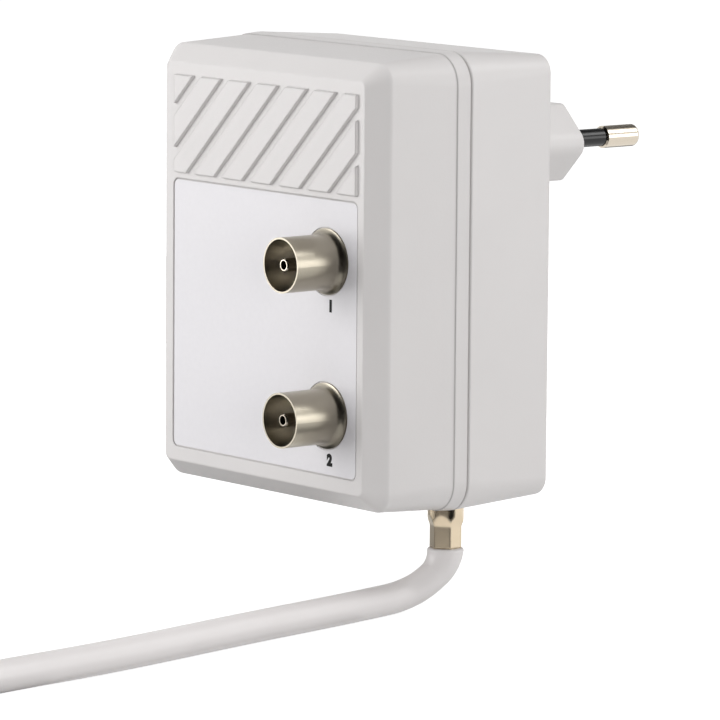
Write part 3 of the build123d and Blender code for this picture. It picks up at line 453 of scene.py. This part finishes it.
def make_number(text, outlet_z):
    data = bpy.data.curves.new(f"number_{text}", "FONT")
    data.body = text
    data.size = number_size * mm
    data.align_x = "CENTER"
    data.extrude = ink_thickness * mm
    data.offset = number_boldness * mm
    data.materials.append(printing_ink)
    number = link(bpy.data.objects.new(f"number_{text}", data))
    ink_y = recess_floor_y - label_thickness - ink_thickness
    place = Vector((number_x, ink_y, outlet_z - number_drop))
    number.matrix_world = (Matrix.Translation(place * mm)
                           @ Matrix.Rotation(math.radians(90), 4, "X"))
    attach(number, "root")


for text, outlet_z in zip("12", outlet_heights):
    make_number(text, outlet_z)


# Floor, background and lamps
def seamless_paper():
    """Pale backdrop paper: camera and metal see it near white, and it keeps soft shadows."""
    material, tree, place = new_material("seamless_paper")
    fibre = add(tree, "ShaderNodeTexNoise", {"Vector": place, "Scale": 1 / (2.5 * mm), "Detail": 3})
    tone = add(tree, "ShaderNodeMix", {
        0: fibre.outputs["Fac"], 6: colour("#D0D0D0"), 7: colour("#D4D4D4")}, data_type="RGBA")
    plain = add(tree, "ShaderNodeBsdfDiffuse", {"Color": tone.outputs[2]})
    faint = add(tree, "ShaderNodeBsdfDiffuse", {"Color": (0.36, 0.36, 0.36, 1)})
    glow = add(tree, "ShaderNodeEmission", {"Color": (1, 1, 1, 1), "Strength": 0.9})
    shown = add(tree, "ShaderNodeAddShader", {0: faint.outputs[0], 1: glow.outputs[0]})
    rays = add(tree, "ShaderNodeLightPath")
    direct = add(tree, "ShaderNodeMath", {
        0: rays.outputs["Is Camera Ray"], 1: rays.outputs["Is Glossy Ray"]}, operation="MAXIMUM")
    seen = add(tree, "ShaderNodeMath", {
        0: direct.outputs[0], 1: rays.outputs["Is Transmission Ray"]}, operation="MAXIMUM")
    finish_material(tree, add(tree, "ShaderNodeMixShader", {
        0: seen.outputs[0], 1: plain.outputs[0], 2: shown.outputs[0]}))
    return material


def stage_cloth(name, dull, bright):
    """Matt cloth around the set, so that the metal has something darker to reflect."""
    material, tree, place = new_material(name)
    weave = add(tree, "ShaderNodeTexNoise", {"Vector": place, "Scale": 1 / (1.5 * mm), "Detail": 2})
    tone = add(tree, "ShaderNodeMix", {
        0: weave.outputs["Fac"], 6: colour(dull), 7: colour(bright)}, data_type="RGBA")
    finish_material(tree, add(tree, "ShaderNodeBsdfDiffuse", {"Color": tone.outputs[2]}))
    return material


def make_sheet(name, material, corners):
    """Flat stage sheet through four corners, in metres."""
    mesh = bpy.data.meshes.new(name)
    mesh.from_pydata(corners, [], [(0, 1, 2, 3)])
    mesh.materials.append(material)
    sheet = link(bpy.data.objects.new(name, mesh))
    return sheet


def bearing_way(bearing):
    """Level direction at a bearing in degrees, counted from +X towards +Y."""
    return Vector((math.cos(math.radians(bearing)), math.sin(math.radians(bearing))))


def standing_cloth(reach, start, end, low, high):
    """Corners of an upright cloth around the origin, between two bearings and two heights."""
    ends = [bearing_way(bearing) * reach for bearing in (start, end)]
    return [(*ends[0], low), (*ends[1], low), (*ends[1], high), (*ends[0], high)]


def lying_cloth(near, far, start, end):
    """Corners of a cloth on the table around the ferrule, between two reaches and two bearings."""
    ways = [bearing_way(bearing) for bearing in (start, end)]
    places = [ferrule_place + ways[0] * near, ferrule_place + ways[0] * far,
              ferrule_place + ways[1] * far, ferrule_place + ways[1] * near]
    return [(*place, floor_z * mm + cloth_thickness) for place in places]


# Cloths that only the metal's reflections see, in metres and degrees
ferrule_place = Vector((0.0217, -0.0369))
cloth_thickness = 0.001
cloth_top = 1.3
black_cloth = stage_cloth("black_cloth", "#1C1C1C", "#242424")
grey_cloth = stage_cloth("grey_cloth", "#A4A4A4", "#ACACAC")
pale_cloth = stage_cloth("pale_cloth", "#C8C8C8", "#D0D0D0")
cloths = {
    "cloth_back_left": (grey_cloth, standing_cloth(1.2, 85, 150, 0.3, 1.5)),
    "cloth_ceiling": (black_cloth, [(-0.8, -1.3, cloth_top), (1.1, -1.3, cloth_top),
                                    (1.1, 0.05, cloth_top), (-0.8, 0.05, cloth_top)]),
}
front_bearings = (16, -22, -56, -90, -124)
for number, (start, end) in enumerate(zip(front_bearings, front_bearings[1:])):
    corners = standing_cloth(1.1, start, end, -0.07, cloth_top)
    cloths[f"cloth_front_{number}"] = (black_cloth, corners)
# Sheets on the table that only reflections see. The near ones around the ferrule are painted shade:
# the housing's shade on the floor as the metal reflects it, since the glowing floor shows none
# there. The far black ones paint a dark floor into the reflections.
floor_reflection_sheets = (                # material, near and far reach, start and end bearing
    (black_cloth, 0.03, 1.0, 20, -20),
    (black_cloth, 0.1, 1.0, -20, -50),
    (black_cloth, 0.1, 1.0, -50, -85),
    (black_cloth, 0.08, 1.0, -85, -115),
    (pale_cloth, 0.02, 0.1, -20, -50),
    (pale_cloth, 0.02, 0.1, -50, -85),
    (grey_cloth, 0.02, 0.08, -85, -115),
    (black_cloth, 0.03, 0.09, -115, -155),
    (grey_cloth, 0.03, 0.15, -155, -195),
    (grey_cloth, 0.15, 1.2, 110, 145),
)
for number, (cloth, *span) in enumerate(floor_reflection_sheets):
    cloths[f"cloth_table_{number}"] = (cloth, lying_cloth(*span))
floor_half_width = 4.0


def make_stage():
    half = floor_half_width
    low = floor_z * mm
    corners = [(-half, -half, low), (half, -half, low), (half, half, low), (-half, half, low)]
    make_sheet("floor", seamless_paper(), corners)
    for name, (cloth, corners) in cloths.items():
        sheet = make_sheet(name, cloth, corners)
        sheet.visible_camera = False
        sheet.visible_diffuse = False
        sheet.visible_shadow = False


def make_world():
    """White room: the camera and the metal see it full white, and its soft light is weaker."""
    world = bpy.data.worlds.new("studio")
    bpy.context.scene.world = world
    world.use_nodes = True
    tree = world.node_tree
    tree.nodes.clear()
    rays = add(tree, "ShaderNodeLightPath")
    direct = add(tree, "ShaderNodeMath", {
        0: rays.outputs["Is Camera Ray"], 1: rays.outputs["Is Glossy Ray"]}, operation="MAXIMUM")
    seen = add(tree, "ShaderNodeMath", {
        0: direct.outputs[0], 1: rays.outputs["Is Transmission Ray"]}, operation="MAXIMUM")
    soft = add(tree, "ShaderNodeBackground", {"Color": (1, 1, 1, 1), "Strength": 0.38})
    white = add(tree, "ShaderNodeBackground", {"Color": (1, 1, 1, 1), "Strength": 1.0})
    mix = add(tree, "ShaderNodeMixShader", {
        0: seen.outputs[0], 1: soft.outputs[0], 2: white.outputs[0]})
    add(tree, "ShaderNodeOutputWorld", {"Surface": mix.outputs[0]})


housing_middle = Vector((0, -0.04, -0.02))


def make_lamp(name, place, size, power):
    """Softbox aimed at the middle of the housing, in metres and watts."""
    data = bpy.data.lights.new(name, "AREA")
    data.shape = "RECTANGLE"
    data.size, data.size_y = size
    data.energy = power
    lamp = link(bpy.data.objects.new(name, data))
    turn = (housing_middle - Vector(place)).to_track_quat("-Z", "Y")
    lamp.matrix_world = Matrix.Translation(place) @ turn.to_matrix().to_4x4()
    lamp.visible_camera = False
    return lamp


make_stage()
make_world()
make_lamp("left_softbox", (-0.24, -0.42, 0.08), (0.3, 0.4), 1.42)
make_lamp("right_softbox", (0.85, -0.3, 0.03), (0.5, 0.4), 2.7).visible_glossy = False
make_lamp("back_softbox", (0.76, 0.65, 0.08), (0.7, 0.4), 2.0)
make_lamp("strip_softbox", (0.4, 0.62, 0.55), (0.5, 0.26), 1.3)
make_lamp("top_softbox", (0.0, 0.0, 1.0), (1.0, 1.0), 4.2).visible_glossy = False
bpy.context.scene.view_settings.view_transform = "Standard"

_____

_Aim_:
Say how many lines of the data include the string "scene". Nothing other than the number should be given.

_Response to this exercise_:
3